Affleck does have a few major elements working in his favor:

Unlike the other seven Batmen who have preceded him, he does not have to carry an entire TV show or film all by himself – "Superman" Henry Cavill will be sharing the load.

Superman and Batman appearing together in the same movie is a massive event. That "gimmick" alone will alleviate some of the pressure from Affleck – much like Mark Ruffalo had an easier time stepping in for Edward Norton as Bruce Banner in "The Avengers" because he had to share the screen with so many others.

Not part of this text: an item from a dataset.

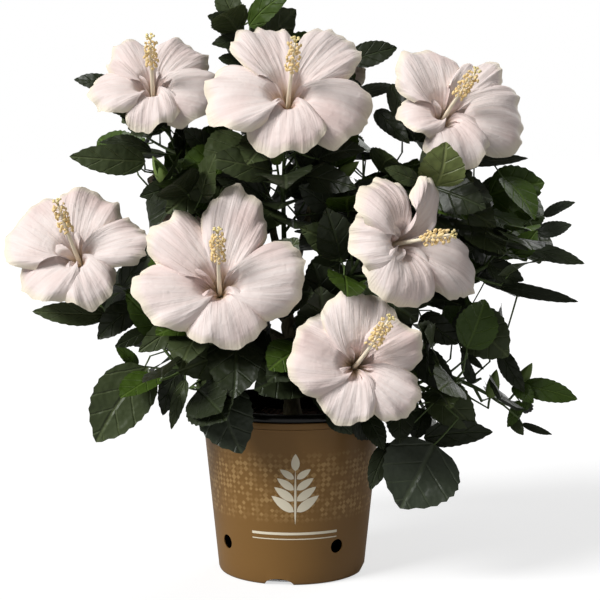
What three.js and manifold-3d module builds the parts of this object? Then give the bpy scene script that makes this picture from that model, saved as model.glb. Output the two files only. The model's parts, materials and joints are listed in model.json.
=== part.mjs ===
// Potted hibiscus shrub: a short woody stem in a round nursery pot, boughs that fan out
// from it, and a mass of leafy twigs on each bough, seven of them carrying an open flower
// towards the front and three towards the back. Millimetres, +Z up, the origin at the
// centre of the pot's flat underside, -Y the front.
import * as THREE from "three";
import { mergeVertices } from "three/addons/utils/BufferGeometryUtils.js";
import Module from "manifold-3d";

const wasm = await Module();
wasm.setup();

// ---------------------------------------------------------------- driving dimensions (mm)
const POT = {
  height: 171, baseRadius: 73.5, spread: 0.1025, wall: 1.8, floor: 3, sides: 28,
  stepHeight: 156.5, bandHeight: 163, bandOut: 1.4, beadRadius: 3.6,
  cornerRise: 10, cornerRadius: 60,
  notches: 4, notchWidth: 29, notchHeight: 6.5, notchDepth: 4, notchTurn: -9.8,
  holes: 4, holeRadius: 7, holeHeight: 37, holeTurn: 35.2,
};
const SOIL = { top: 150, gap: 0.4 };
const TRUNK = {
  foot: [1, 4, 147], top: [-7, 0, 322], flare: 13, flareEnd: 0.12, base: 8.6, tip: 4.2, sides: 10,
};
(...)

Because the movie will not be focused solely on Batman, the man behind the mask isn't quite as important as it normally would be. That doesn't mean Carrot Top could suddenly play Batman and all would be well, but even if Affleck is ill-suited to the role, he is by no means a bad actor.

Still, I'm skeptical and wary. I can't help but think that there were better options available.

Even Affleck's best friend, Matt Damon, would have been preferable – not ideal either, necessarily, but I can sort of picture it.

Since the character is supposed to skew a bit older, my dream pick: Daniel Day-Lewis. There was probably no chance in hell of that happening, but you know you want to see it!

Out of the plausible candidates available, it's hard to really say. Mel Gibson is probably too old now – and he's box office poison for obvious reasons – but he wouldn't be bad, talent-wise. If his Bat-suit had nipples, would they be sugar tits?

Casting a virtual unknown or respected foreign actor – similar to Henry Cavill in "Man of Steel" – might have been the best bet. But since I'd personally want an American actor to play Batman again (I realize neither Gibson or Day-Lewis fit the bill in that regard, but they can pull off the accent convincingly), I'm forced to admit that there aren't too many viable candidates for the role.

If I'm backed against a corner and have to pick someone right now, I'll go with Liev Schreiber.


He's dapper enough to pull off Bruce Wayne and more than tough enough to stalk the streets as Batman.